Krimonn could bestow on a host the ability to project and manipulate light energy in various colors; create light energy constructs of various shapes, sizes and colors; flight; protection from the rigors of space and the ability to become intangible. The Power Prism is vulnerable to ultraviolet light.

The Earth-712 Doctor Spectrum gains his power the Skrullian Power Prism given to him by the Skrullian Skymaster. When the Power Prism later exploded and fragments of it were embedded in Spectrum, his skin, hair, and costume were bleached chalk-white. The Earth-712 Power Prism possesses the same abilities as the Earth-616 version.

The Earth-31916 Power Prism is a sentient power source removed from the spacecraft that brought Hyperion to Earth.

==Other versions==
===Secret Wars (2015)===
An alternate universe variant of Kinji Ubatu / Doctor Spectrum from Earth-21195 appears in Secret Wars as a resident of Battleworld. This version is Japanese.
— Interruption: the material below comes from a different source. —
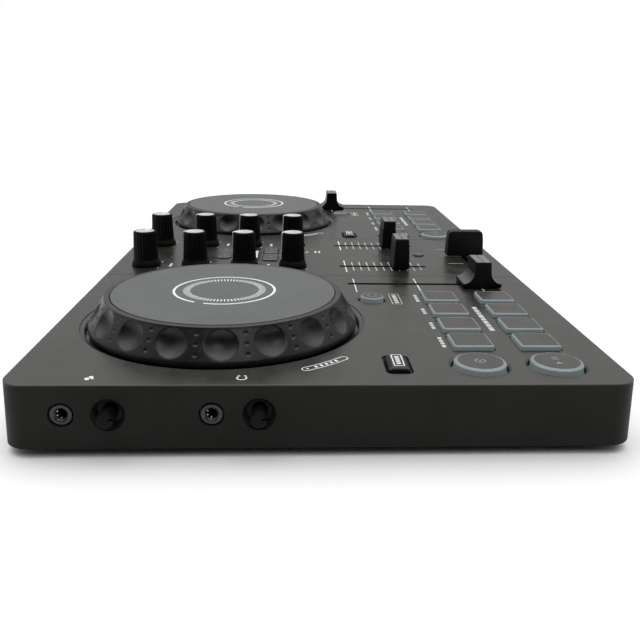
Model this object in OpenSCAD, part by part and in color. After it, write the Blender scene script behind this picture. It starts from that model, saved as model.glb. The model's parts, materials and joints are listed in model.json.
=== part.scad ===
// Two-deck DJ controller: a jog-wheel deck on each side of a two-channel mixer.
// Millimetres. +X is the performer's right, +Y the back and +Z up. The origin is on the surface
// that the feet stand on, under the middle of the whole object.
// Sub-parts are placed from the middle of the case; place() then shifts them all to the origin.

/* [Case] */
// Width of the case at its top face
case_w = 374; // [372:0.5:380]
// Depth of the case, front to back, at its top face
case_d = 208; // [207:0.5:214]
// Height of the case side, from its underside to its top face
case_h = 22; // [21.5:0.5:26]
// Radius of the four upright corners
corner_r = 8; // [5:0.5:12]
// Outward lean of the side walls over their height
draft = 0.6; // [0.2:0.1:1]
// Radius of the rounded top edge
edge_r = 0.8; // [0.4:0.1:1.4]
// Thickness of the side walls and of the top face
wall = 2.2; // [1.8:0.1:2.4]
// Height of the rubber feet below the case
foot_h = 3; // [2:0.5:6]
// Distance from the centre line to each seam between the mixer and a deck
seam_x = 46.5; // [46:0.1:47]

/* [Decks] */
// How far right the right deck lies from the left one; the two are copies
deck_pitch = 228; // [227:0.5:229]
// Jog wheel axis of the left deck, left of the case centre
jog_x = -117.2; // [-118:0.1:-117]
// Jog wheel axis, behind the case centre
jog_y = 38.5; // [38:0.1:40]

/* [Jog wheels] */
// Radius of the flat top plate
jog_plate_r = 44.6; // [43.5:0.1:44.7]
// Radius of the shoulder around the plate
jog_shoulder_r = 47; // [46.8:0.1:48]
// Radius at the lower rim of the flared skirt
jog_rim_r = 54; // [53:0.1:54.2]
// Height of the plate above the case top
jog_h = 12; // [11:0.5:14]
// Radius of the outer line of the dished well
jog_well_r = 56.6; // [56:0.1:57]
// Number of finger dimples around the skirt
jog_dimples = 18; // [12:1:20]
// Radius of each dimple's outline
dimple_r = 6.1; // [4:0.1:6.6]
// Depth of each dimple
dimple_depth = 1.7; // [0.8:0.1:1.9]

/* [Buttons and pads] */
// Side of a square performance pad
pad_w = 15.2; // [14:0.1:16]
// Distance from one pad to the next in a row
pad_pitch_x = 20; // [19.5:0.1:20.2]
// Distance from the back row of pads to the front row
pad_pitch_y = 25.2; // [24:0.1:26]
// Height of the pads and the round buttons above the case top
pad_h = 1.6; // [1.5:0.1:3]
// Radius of the cue and play buttons
play_r = 9.1; // [8.6:0.1:9.4]
// Radius of the sync button
sync_r = 5.2; // [4.5:0.1:5.6]
// Width of the sloping dish around each round button
dish_w = 1.5; // [0.8:0.1:1.6]
// How far every button travels when it is pressed
press = 1; // [0.5:0.1:1]

/* [Knobs] */
// Height of the mixer knobs above the case top
knob_h = 18.3; // [16:0.1:20]
// Radius of a knob at its top
knob_top_r = 5.8; // [5.2:0.1:6]
// Radius of the flange around a knob's foot
knob_foot_r = 7.4; // [7:0.1:8]
// Distance from the centre line to each column of knobs
knob_x = 26; // [25:0.1:27]
// Place of the front row of knobs, behind the case centre
knob_y = 11; // [11:0.1:12]
// Distance from one row of knobs to the next
knob_pitch = 25.6; // [25:0.1:25.6]

/* [Faders] */
// Travel of the tempo faders
tempo_travel = 61; // [50:1:61]
// Travel of the two channel faders
channel_travel = 40; // [30:1:40]
// Travel of the crossfader
cross_travel = 45; // [30:1:45]
// Width of the slots that the faders run in
slot_w = 2.2; // [2:0.1:2.6]
// Height of the flared caps on the tempo faders
tempo_cap_h = 13; // [12:0.5:16]
// Height of the plain caps on the channel faders
channel_cap_h = 16.5; // [14:0.5:18]
// Height of the plain cap on the crossfader
cross_cap_h = 15; // [14:0.5:18]

/* [Side sockets] */
// Radius of the bore of the two 3.5 mm sockets
jack_bore_r = 1.8; // [1.8:0.05:1.9]
// Length of the sockets' bores
jack_bore_l = 14; // [12:0.5:15]
// Depth of the side sockets' axes below the case top
side_drop = 10.1; // [9.5:0.1:10.5]
// How far the two level knobs stand out of the side
side_knob_out = 4.7; // [3:0.1:8]

/* [Hidden] */
$fn = 64;
eps = 0.01;

// Heights
top_z = foot_h + case_h;
under_z = top_z - wall;
cover_t = 2;
board_t = 1.6;
main_board_z = foot_h + cover_t + 2.5;
key_board_z = top_z - 9.5;
shelf_z = top_z - 3.2;
bowl_floor_z = top_z - 11.8;
bowl_r = 20;
gap = 0.3;
float_z = top_z + 0.4;
fader_base_z = top_z - 11;
dish_depth = 0.8;
shift_well_depth = 1.2;

// The whole object reaches further left and back than the case, by its side knobs and sockets
rca_out = 8;
shift_x = (side_knob_out + draft * side_drop / case_h - draft) / 2;
shift_y = -(rca_out - draft) / 2;

// Decks: sides are 0 for the left deck and 1 for the right one, and places are from the jog axis
function deck_x(side) = jog_x + side * deck_pitch;
shift_at = [-51.6, -63.8];
shift_size = [13.3, 7.7];
shift_well = [17.5, 9.2];
shift_h = 1.5;
sync_at = [28.8, -63.3];
cue_at = [-52.4, -92.6];
play_at = [-52.4, -119.8];
pads_at = [-30, -94.3];
tempo_at = [55.3, -88];
function pad_at(i) = [pads_at[0] + (i % 4) * pad_pitch_x, pads_at[1] - floor(i / 4) * pad_pitch_y];

// Lean of the jog skirt from upright, and the dimples cut into it: their middle, as [radius, height],
// and the radius of the sphere that cuts them
skirt_lean = atan2(jog_rim_r - 0.8 - jog_shoulder_r - 0.4, jog_h - 3.3);
dimple_mid = [(jog_rim_r + jog_shoulder_r - 0.4) / 2, (jog_h + 0.7) / 2];
dimple_sphere_r = (dimple_r * dimple_r + dimple_depth * dimple_depth) / (2 * dimple_depth);

// Mixer: places are from the case centre
channel_x = 26;
channel_y = -37;
channel_rest = -9;
cross_y = -86.7;
cross_rest = 0.3;
load_x = 8.3;
load_y = 23.4;
load_size = [13.8, 8];
browse_at = [0.6, 48.8];
browse_size = [22.4, 7.6];
monitor_at = [2, -61];
monitor_r = 3;
mixer_button_h = 0.9;
switch_h = 2;
pot_bushing_r = 3.4;
pot_shaft_r = 3;
pot_size = [11, 9.6];

// Side of the case: places are along Y from the case centre
mic_jack_y = 84.5;
mic_knob_y = 69.7;
phones_jack_y = 36.9;
phones_knob_y = 21.6;
side_z = top_z - side_drop;
jack_nose_r = 3.6;
jack_hole_r = 4.05;
recess_r = 5.4;
recess_floor_r = 4.4;
recess_depth = 4;
side_knob_r = 2.7;
side_shaft_r = 1.5;
side_x = -case_w / 2 - draft * side_drop / case_h;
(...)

===Great Society (Earth-4290001)/Squadron Supreme (Earth-616)===
An alternate, female version of Doctor Spectrum appears as a member of the Great Society, a team of Justice League analogues from Earth-4290001. After the Illuminati destroy their Earth to stop the Incursion, she is marooned on Earth-616 and joins its version of the Squadron Supreme.

==In other media==
The Billy Roberts incarnation of Doctor Spectrum appears in Avengers Assemble, voiced by Phil LaMarr. This version is an alien and a member of the Squadron Supreme who was forced to destroy his home planet by the other Squadron members and was subsequently controlled by the Power Prism. After the Avengers free him, Roberts joins a S.H.I.E.L.D. space program to find a new planet to reside on while the Prism forms a separate body and reunites with the Squadron.